Tuesday, May 10, 2011

Man In The Shadow of Kane --- Part One

Here's news you might not know, which I stumbled across by near accident. Man In The Shadow is available on DVD from Universal's Vault Series, and for Orson Welles completists, it's a long-awaited prologue to much better known Touch Of Evil. To see these in tandem is to better know Welles' circumstances circa 1956-58, when Hollywood again opened doors (and checkbooks) to an exile returned home to try again. And here's a bonus ... Man In The Shadow entertains but well, especially scope-rendered and given fair chance to dispel non-entity placement among OW ventures during a hurly-burly 50's. It was his first stood before Hollywood cameras since seeming forever, acting yes, and not as director, but evidence is there, anecdotal and via Orson-voiced dialogue, of his behind-scenes influence.

Given Heston-strength, Shadows star Jeff Chandler might have insisted Welles direct as well, but this was Jeff's exit bow for Universal, so whatever his estimation of Orson, why rock boats? People figure Man In The Shadow for junk because it top-lines Chandler, others affixed a "western" label like uninspired ones Jeff had earlier done. To verify these as bum raps is now simple as watching the DVD. First, Man In The Shadow has a modern-West backdrop, trucks and station wagons in lieu of horseflesh. Cultists might forget Welles and focus on directing Jack Arnold, whose best non-sci-fi this might be. The desert and parched town setting hosts events that might occur in immediate wake of the same director's Tarantula disposal, so similar are backlot streets and arid location. I watched Man In The Shadow/Tarantula one after t'other and could swear these were crises visited on a same town, John Agar and Jeff Chandler as tag-team solid citizens ridding their burg of giant spider/ Orson Welles threat.

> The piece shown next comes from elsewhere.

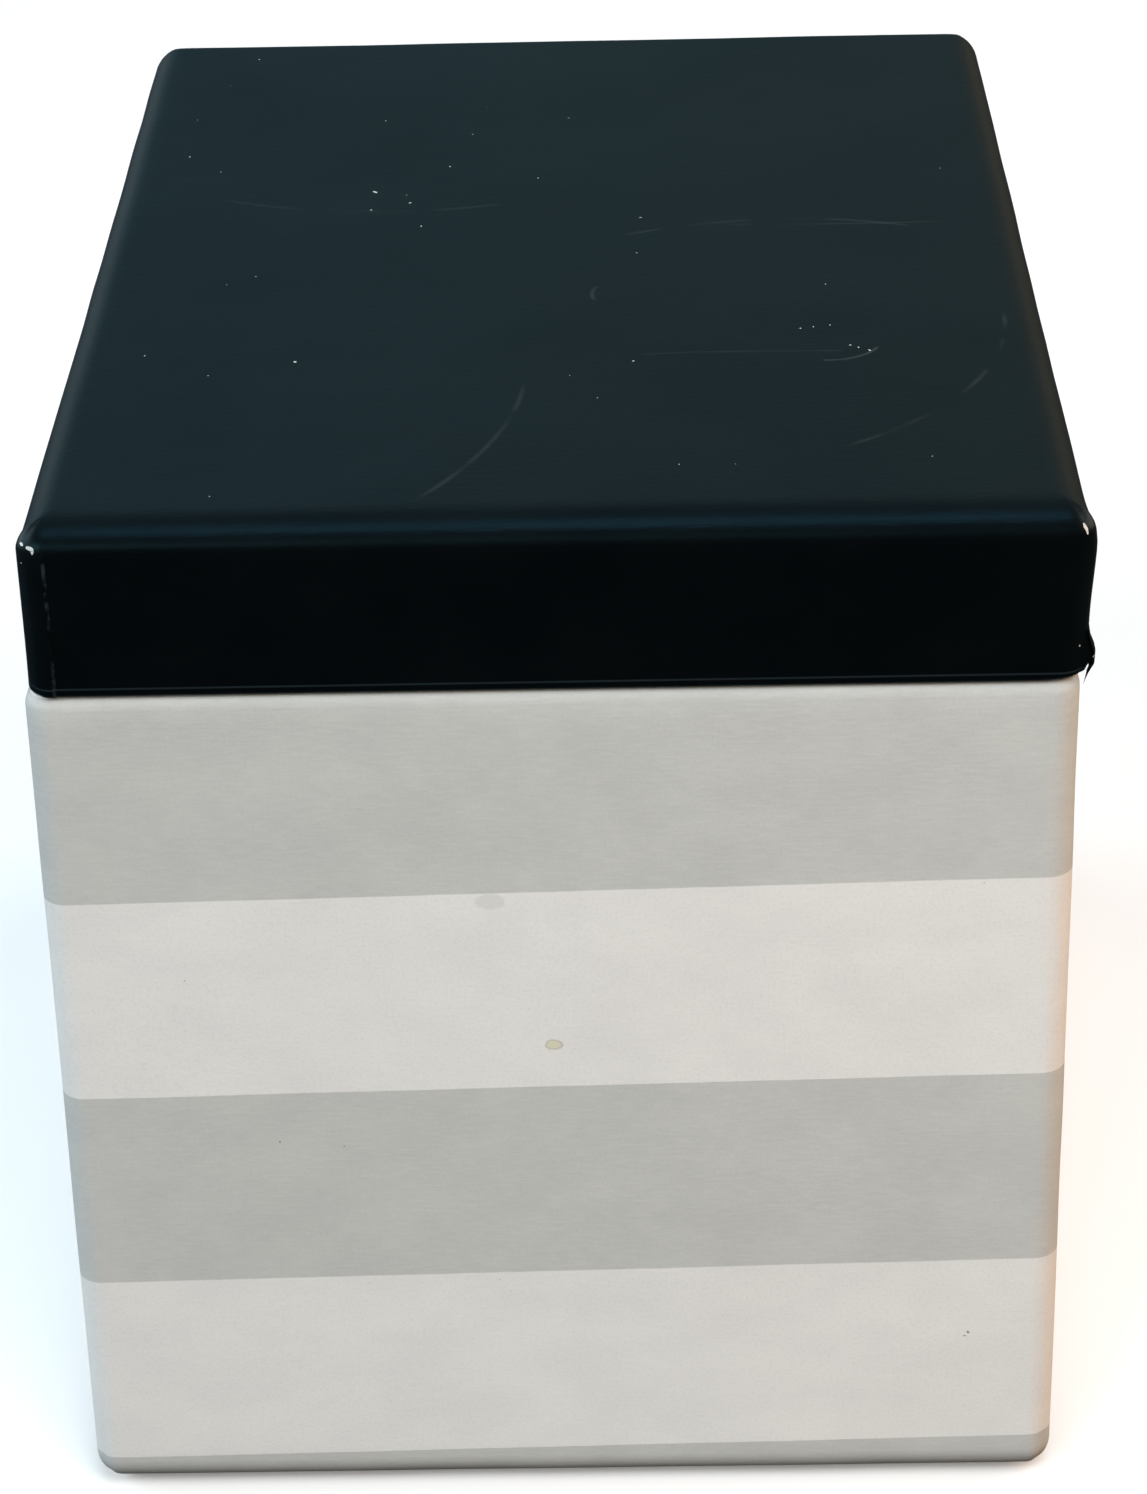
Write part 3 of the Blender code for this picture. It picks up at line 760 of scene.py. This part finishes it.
def shape_lid_paper(mesh):
    """The hand-wrapped look: laps at the corners, walls that lean or bow, a front fold pressed
    back, softened side folds, and one front corner built up."""
    half_x, half_y = half_plan
    shown = [point.value for point in mesh.attributes["shown"].data]
    edge_scuff_and_highlight = []
    for vertex, amount in zip(mesh.vertices, shown):
        x, y, z = vertex.co
        side, end = half_x - abs(x), half_y - abs(y)
        inset = min(side, end)
        low = smooth(z, lid_wall_top + 0.4 * MM, lid_wall_top - 1.6 * MM)
        outer = amount * smooth(inset, 0.9 * MM, 0.4 * MM)
        held = on_outside(inset) if z < lid_wall_top else 1.0
        # Past each corner, going anticlockwise, the last wall's paper lies on top for a lap.
        lapped = []
        if end < 0.5 * MM and side > 0:
            lapped.append((Vector((0, math.copysign(1, y), 0)), half_x - math.copysign(x, x * y)))
        if side < 0.5 * MM and end > 0:
            lapped.append((Vector((math.copysign(1, x), 0, 0)), half_y + math.copysign(y, x * y)))
        scuffed_and_highlit = 0.0
        for outwards, past in lapped:
            on_top = smooth(past, LAP + LAP_EDGE / 2, LAP - LAP_EDGE / 2)
            vertex.co += outwards * LAP_RISE * low * outer * on_top
            scuffed_and_highlit = max(scuffed_and_highlit, smooth(abs(past - LAP), LAP_EDGE, LAP_EDGE / 2) * low * outer)
            if x > 0 > y and outwards.x > 0:
                lifted = loose_lift(z) * (0.55 + 0.45 * past / LAP) * smooth(past, 0, 0.8 * MM)
                vertex.co += outwards * max(0.0, lifted - 0.1 * MM) * outer * on_top
        edge_scuff_and_highlight.append(LAP_EDGE_SCUFF_AND_HIGHLIGHT * scuffed_and_highlit)
        if y < 0:
            vertex.co += pressed_front(side, end, z)
        lean = smooth(z, lid_rim, lid_wall_top) - LEAN_LEVEL
        if x > 0:
            vertex.co.x += LEAN_OUT[0] * lean * smooth(side, LEAN_REACH, 0) * held
        vertex.co.y += math.copysign(LEAN_OUT[1] * lean * smooth(end, LEAN_REACH, 0), y) * held
        behind_front = smooth(y, -half_y, -half_y + 6 * MM)
        if x < 0:
            middle = math.cos(y / half_y * math.pi / 2) ** 2
            bow = middle * smooth(-x, half_x - CORNER_REACH, half_x)
            vertex.co.x += (LEFT_SET_IN + LEFT_BOW * bow) * held
            press = LEFT_PRESS * softened(side, z) * behind_front
            vertex.co += Vector((0.7 * press, 0, -0.7 * press))
        else:
            press = RIGHT_PRESS * softened(side, z) * behind_front
            vertex.co += Vector((-0.7 * press, 0, -0.7 * press))
            swell = smooth(-y, half_y - CORNER_REACH, half_y)
            swell *= smooth(x, half_x - CORNER_REACH, half_x)
            high = smooth(z, lid_rim + 6 * MM, lid_wall_top)
            vertex.co.x += BUILT_UP * swell * high * held
            kick = smooth(x, half_x - 5 * MM, half_x) * smooth(-y, half_y - 5 * MM, half_y)
            vertex.co.z += RIM_KICK * kick * smooth(z, lid_rim + 4 * MM, lid_rim)
        vertex.co.x += LID_SHIFT * held
    # Paleness of each lap's cut edge for the shader: scuffing and painted highlight.
    worn_and_highlit_edge = mesh.attributes.new("worn_and_highlit_edge", "FLOAT", "POINT")
    worn_and_highlit_edge.data.foreach_set("value", edge_scuff_and_highlight)


shape_lid_paper(lid_black_wrap.data)
cockle(lid_black_wrap.data, 0.08 * MM, 14 * MM, 7.1, (lid_rim,))
face_outwards(lid_black_wrap.data)
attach(lid_black_wrap, "lid")
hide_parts("lid_wrap")


# ------------------------------------------------------------
# Loose end of the lap at the lid's front right corner.
# The glue has let go there: the last few millimetres of paper curl off the wall, and a torn
# sliver hangs below the rim.

LOOSE_START = 0.30 * MM        # where the loose end leaves the wall, outside the paper
LOOSE_PAPER = 0.34 * MM        # the paper with the board's torn skin still on it


def curled_lap():
    """The loose paper as a thin sheet, lying on the lifted lap, with its sliver."""
    wall_x = half_plan[0] + LOOSE_START
    front_y = -half_plan[1]
    columns, rows = 12, 20
    bm = bmesh.new()
    grid = []
    for row in range(rows + 1):
        line = []
        for column in range(columns + 1):
            along = column / columns
            hang = SLIVER * smooth(along, 0.60, 0.25) * smooth(along, -0.05, 0.10)
            tall = LOOSE_HEIGHT - 0.5 * MM + hang
            z = lid_rim + LOOSE_HEIGHT - tall * row / rows
            y = front_y + 1.2 * MM + (LAP - 1.1 * MM) * along
            past = (y - front_y) / LAP
            x = wall_x + loose_lift(max(z, lid_rim + 0.25 * MM)) * (0.55 + 0.45 * past)
            inwards = 0.50 * MM - 0.35 * MM * along
            x -= inwards * smooth(z, lid_rim + 0.6 * MM, lid_rim - SLIVER)
            line.append(bm.verts.new((x, y, z)))
        grid.append(line)
    for upper, lower in zip(grid, grid[1:]):
        for at in range(columns):
            bm.faces.new((upper[at], upper[at + 1], lower[at + 1], lower[at]))
    bmesh.ops.solidify(bm, geom=bm.faces[:], thickness=LOOSE_PAPER)
    mesh = bpy.data.meshes.new("loose_lap")
    bm.to_mesh(mesh)
    bm.free()
    made = bpy.data.objects.new("loose_lap", mesh)
    bpy.context.scene.collection.objects.link(made)
    face_outwards(mesh)
    mesh.materials.append(lid_paper)
    return made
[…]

So where did Welles stand as of 1956? January that year found him doing King Lear at New York's City Centre with a fractured left ankle, fast followed by a sprained right ankle. Variety called this a jinxed climax to a show weighed down in costs and delay. A Friday the 13th "performance," which it surely was with Welles in a wheelchair imploring a paid audience not to demand refunds (many did), came down to the star chucking Lear to play raconteur and engage Q/A with ones who'd stayed. Yes, he gave them twenty or so minutes of Shakespeare speeching, but informal back-and-forth was what made this evening memorable. Camera bugs got busy till Orson requested they desist ... Just that little click is enough extra strain on my nerves to be unbearable, he said in Kong-like reaction to flash-bulbs popping --- his hobbled King Lear being panned by NY critics left Welles in high dudgeon.

The Q-and-A session at times had a very intimate confessional quality, observed Variety. OW discussed with his audience the pain of bad reviews. A front-rower asked how he could go on after reading critic slams (and ones for Lear were doozies). Pick yourself up, dust yourself off, start all over again, he song-quoted. At age 40, Welles was hardly the reincarnation of Leonardo da Vinci, despite his seeming determination to "do everything," this being high-style back in the radio environment of the 1930's which specialized in boy geniuses, said a disrespecting trade. One "embarrassing" question put to Orson, noted Variety, concerned Citizen Kane, over which he declined ... to be drawn into a discussion. After all, hadn't his debut feature been deep-sixed since controversial release in 1941? As of fifteen years later, there was no unearthing this skeleton, as organizers at the Ottawa Film Society had discovered when they attempted to book Kane in November 1955. It is somewhat difficult to obtain, said the group's bulletin to disappointed membership.





Events of February 1956 would change all this. Is The Heat Off "Citizen Kane"?, asked Variety's front page on the 15th of that month. RKO was testing water with engagements at Boston's Brattle Theatre and the 55th Street Playhouse in New York. Both were owned and operated by Bryant Haliday and Cyrus Harvey, Jr., whose idea this was. The duo figured publicity off King Lear might stir interest, along with Welles' ubiquity of late on TV. The Hearst mess and attendant blocked exhib-ing of Kane was mentioned, as was confidence that WR's death safely took Welles and his movie off griddles. Anyway, it was worth gambling expense of a new safety print (a first for Kane?) to find out.

To paraphrase the pic, Orson at least was news even if Citizen Kane was not. At the Hollywood Athletic Club, a rotund Orson Welles told us he doesn't want to act anymore, reported Army Archerd in his Variety column. OW was on a coffee and cottage cheese diet in prep for a televised go at the Barrymore part in 20th Century (with Betty Grable succeeding Carole Lombard). "The awesome Orson" had a novel on track and films he'd direct waiting in Europe, or so he said. Meantime, say biographers, there was an IRS claim that wouldn't wait. To news that his 1941 millstone was back in circulation, Welles remarked, Just when I'm getting back on good terms with the Hearst press ... Citizen Kane gets reissued!